_TASK PROMPT_
From the entries below, please gather each line containing the string "frame".

_EXERCISE MATERIAL_
########################################

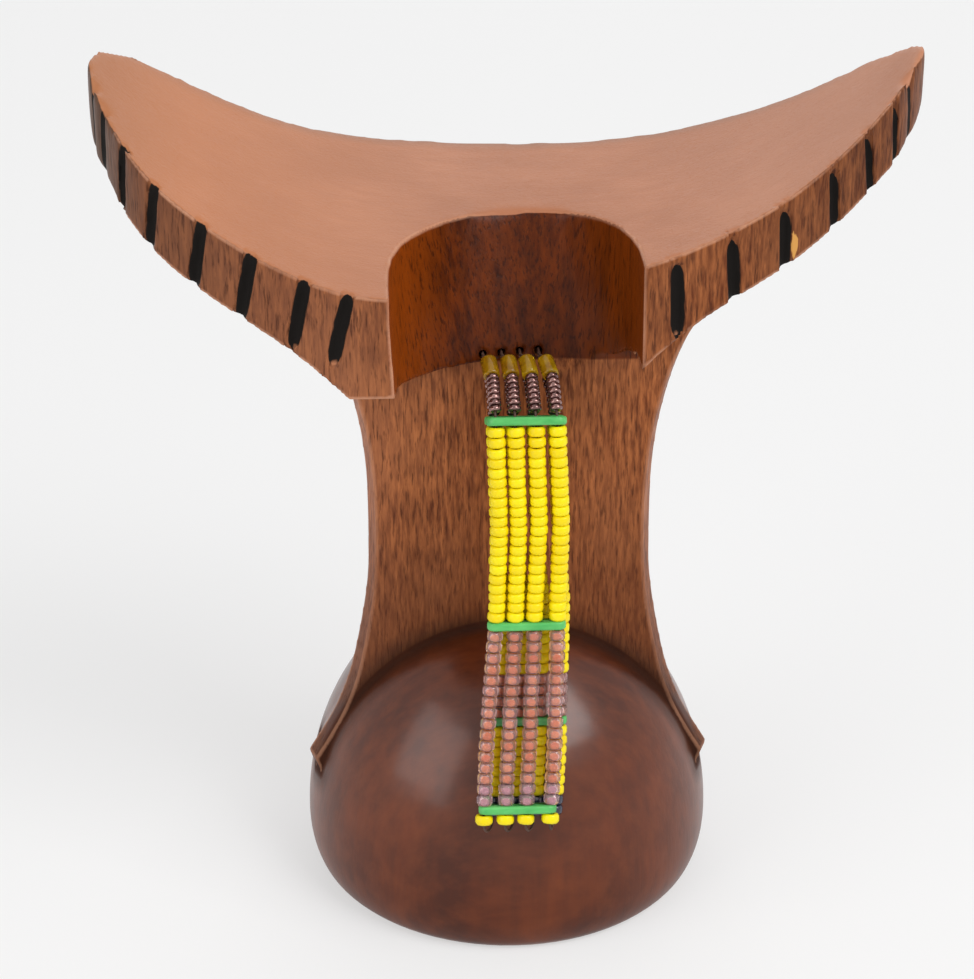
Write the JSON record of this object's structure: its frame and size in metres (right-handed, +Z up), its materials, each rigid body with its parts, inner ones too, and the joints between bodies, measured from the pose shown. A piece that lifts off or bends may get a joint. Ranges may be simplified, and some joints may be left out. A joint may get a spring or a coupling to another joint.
{
  "type": "headrest stool",
  "caption": "Carved wooden headrest stool: curved saddle seat with pointed wings and a scooped front notch, waisted column, round foot, and a hanging strap of glass beads.",
  "frame": {"origin": "on the floor, at the middle of the stool's outline seen from above", "axes": "+X along the seat from tip to tip (to the right seen from the front), the notch and the beaded strap face -Y, +Z up"},
  "size_m": [0.179, 0.0985, 0.2016],
  "materials": {
    "wood": "satin",
    "thread": "matte",
    "yellow_glass": "opaque gloss",
    "lilac_glass": "clear gloss",
    "maroon_glass": "metallic gloss",
    "amber_glass": "clear gloss",
    "navy_glass": "opaque gloss",
    "green_plastic": "gloss"
  },
  "bodies": {
    "stool": {"carved_body": "wood", "knots": "thread", "thread_ends": "thread"},
    "strap": {"thread_1": "thread", "thread_2": "thread", "thread_3": "thread", "thread_4": "thread", "front_tube_beads": "amber_glass", "front_dark_beads": "maroon_glass", "front_top_bar": "green_plastic", "front_yellow_strand_1": "yellow_glass", "front_yellow_strand_2": "yellow_glass", "front_yellow_strand_3": "yellow_glass", "front_yellow_strand_4": "yellow_glass", "front_middle_bar": "green_plastic", "front_lilac_strand_1": "lilac_glass", "front_lilac_strand_2": "lilac_glass", "front_lilac_strand_3": "lilac_glass", "front_lilac_strand_4": "lilac_glass", "bottom_bar": "green_plastic", "end_beads": "yellow_glass", "rear_end_beads": "navy_glass", "rear_low_strand_1": "yellow_glass", "rear_low_strand_2": "yellow_glass", "rear_low_strand_3": "yellow_glass", "rear_low_strand_4": "yellow_glass", "rear_low_bar": "green_plastic", "rear_lilac_beads": "lilac_glass", "rear_high_strand_1": "yellow_glass", "rear_high_strand_2": "yellow_glass", "rear_high_strand_3": "yellow_glass", "rear_high_strand_4": "yellow_glass", "rear_top_bar": "green_plastic", "rear_dark_beads": "maroon_glass"}
  },
  "joints": [
    {"name": "strap_swing", "type": "hinge", "parent": "stool", "child": "strap", "pos_m": [0, -0.0134, 0.1362], "axis": [-1, 0, 0], "range_deg": [0, 70]}
  ]
}
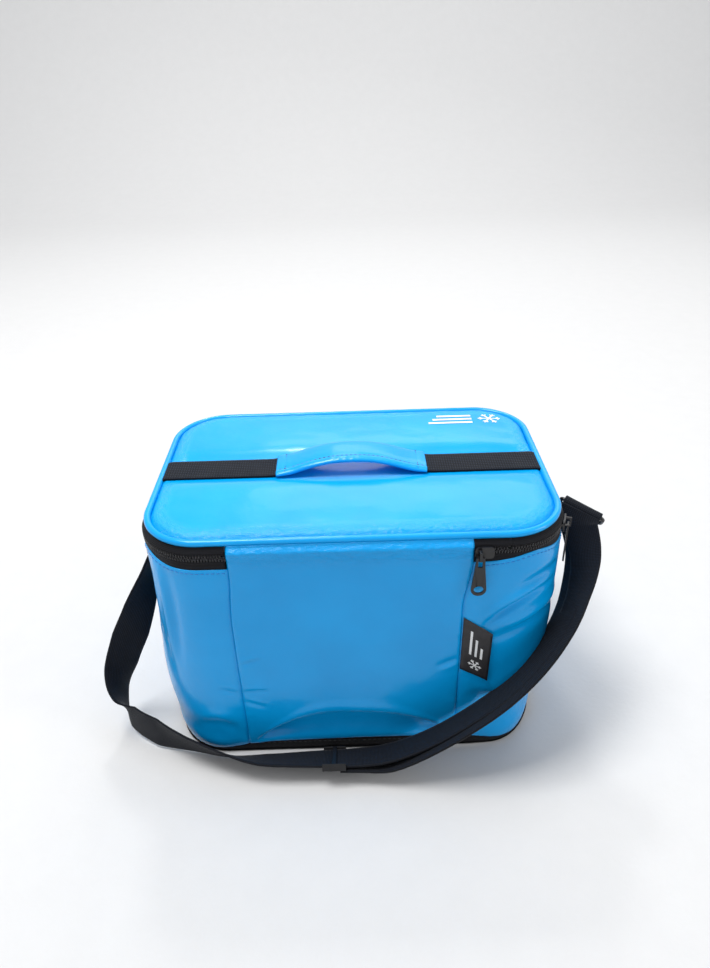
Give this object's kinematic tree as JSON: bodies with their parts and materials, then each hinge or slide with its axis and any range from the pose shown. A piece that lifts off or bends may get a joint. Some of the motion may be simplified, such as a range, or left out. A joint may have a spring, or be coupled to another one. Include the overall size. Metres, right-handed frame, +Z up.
{
  "type": "insulated cooler bag",
  "caption": "Soft rectangular insulated bag with rounded corners, a zipped lid with a sleeved handle, a fabric hinge and a webbing shoulder strap with a tri-glide.",
  "frame": {"origin": "middle of the base, on the surface the bag stands on", "axes": "+Z up, +X along the bag's length to the side where both zip sliders are parked, -Y towards the side with the fabric hinge"},
  "size_m": [0.3889, 0.2312, 0.2233],
  "materials": {
    "blue_pvc": "glossy PVC-coated fabric",
    "black_webbing": "woven polypropylene webbing",
    "black_tape": "woven zip tape and binding",
    "black_nylon": "moulded nylon coil",
    "black_metal": "black enamelled zinc",
    "wire_metal": "black-coated steel wire",
    "foam": "closed-cell polyethylene foam",
    "silver_liner": "heat-sealed silver lining",
    "black_board": "stiff polyethylene board",
    "black_base": "coated base fabric",
    "label": "woven satin label"
  },
  "bodies": {
    "bag": {"back_foam": "foam", "base_binding": "black_tape", "base_board": "black_board", "base_foam": "foam", "base_panel": "black_base", "body_zip_coil": "black_nylon", "body_zip_tape": "black_tape", "front_foam": "foam", "hinge_panel": "blue_pvc", "inner_liner": "silver_liner", "left_foam": "foam", "left_ring": "wire_metal", "left_tab": "black_webbing", "right_foam": "foam", "right_ring": "wire_metal", "right_tab": "black_webbing", "side_label": "label", "strap_end_loop": "black_webbing", "strap_flat": "black_webbing", "strap_fold": "black_webbing", "strap_left": "black_webbing", "strap_right": "black_webbing", "strap_tail": "black_webbing", "wrap_panel": "blue_pvc", "zip_end_stops": "black_metal", "zip_end_tape": "black_tape"},
    "lid": {"lid_panel": "blue_pvc", "lid_foam": "foam", "lid_liner": "silver_liner", "lid_piping": "blue_pvc", "lid_zip_tape": "black_tape", "lid_zip_coil": "black_nylon", "handle_webbing": "black_webbing", "handle_sleeve": "blue_pvc"},
    "slider_a": {"hinge_side_slider": "black_metal"},
    "puller_a": {"hinge_side_puller": "black_metal"},
    "slider_b": {"corner_slider": "black_metal"},
    "puller_b": {"corner_puller": "black_metal"},
    "adjuster": {"strap_adjuster": "black_nylon", "strap_tail_end": "black_webbing"}
  },
  "joints": [
    {"name": "lid_hinge", "type": "hinge", "parent": "bag", "child": "lid", "pos_m": [0, -0.098, 0.202], "axis": [1, 0, 0], "range_deg": [0, 110]},
    {"name": "hinge_side_slider_travel", "type": "slide", "parent": "bag", "child": "slider_a", "axis": [1, 0, 0], "range_m": [0, 0.011]},
    {"name": "hinge_side_puller_swing", "type": "hinge", "parent": "slider_a", "child": "puller_a", "pos_m": [0.085, -0.1026, 0.1937], "axis": [-1, 0, 0], "range_deg": [0, 95]},
    {"name": "corner_slider_travel", "type": "hinge", "parent": "bag", "child": "slider_b", "pos_m": [0.105, -0.053, 0.1972], "axis": [0, 0, -1], "range_deg": [0, 52]},
    {"name": "corner_puller_swing", "type": "hinge", "parent": "slider_b", "child": "puller_b", "pos_m": [0.1531, -0.06547, 0.1937], "axis": [-0.309, -0.9511, 0], "range_deg": [0, 95]},
    {"name": "adjuster_slide", "type": "slide", "parent": "bag", "child": "adjuster", "axis": [1, 0, 0], "range_m": [-0.009, 0.009]}
  ]
}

########################################

_TASK SOLUTION_
Write the JSON record of this object's structure: its frame and size in metres (right-handed, +Z up), its materials, each rigid body with its parts, inner ones too, and the joints between bodies, measured from the pose shown. A piece that lifts off or bends may get a joint. Ranges may be simplified, and some joints may be left out. A joint may get a spring or a coupling to another joint.
  "frame": {"origin": "on the floor, at the middle of the stool's outline seen from above", "axes": "+X along the seat from tip to tip (to the right seen from the front), the notch and the beaded strap face -Y, +Z up"},
Give this object's kinematic tree as JSON: bodies with their parts and materials, then each hinge or slide with its axis and any range from the pose shown. A piece that lifts off or bends may get a joint. Some of the motion may be simplified, such as a range, or left out. A joint may have a spring, or be coupled to another one. Include the overall size. Metres, right-handed frame, +Z up.
  "frame": {"origin": "middle of the base, on the surface the bag stands on", "axes": "+Z up, +X along the bag's length to the side where both zip sliders are parked, -Y towards the side with the fabric hinge"},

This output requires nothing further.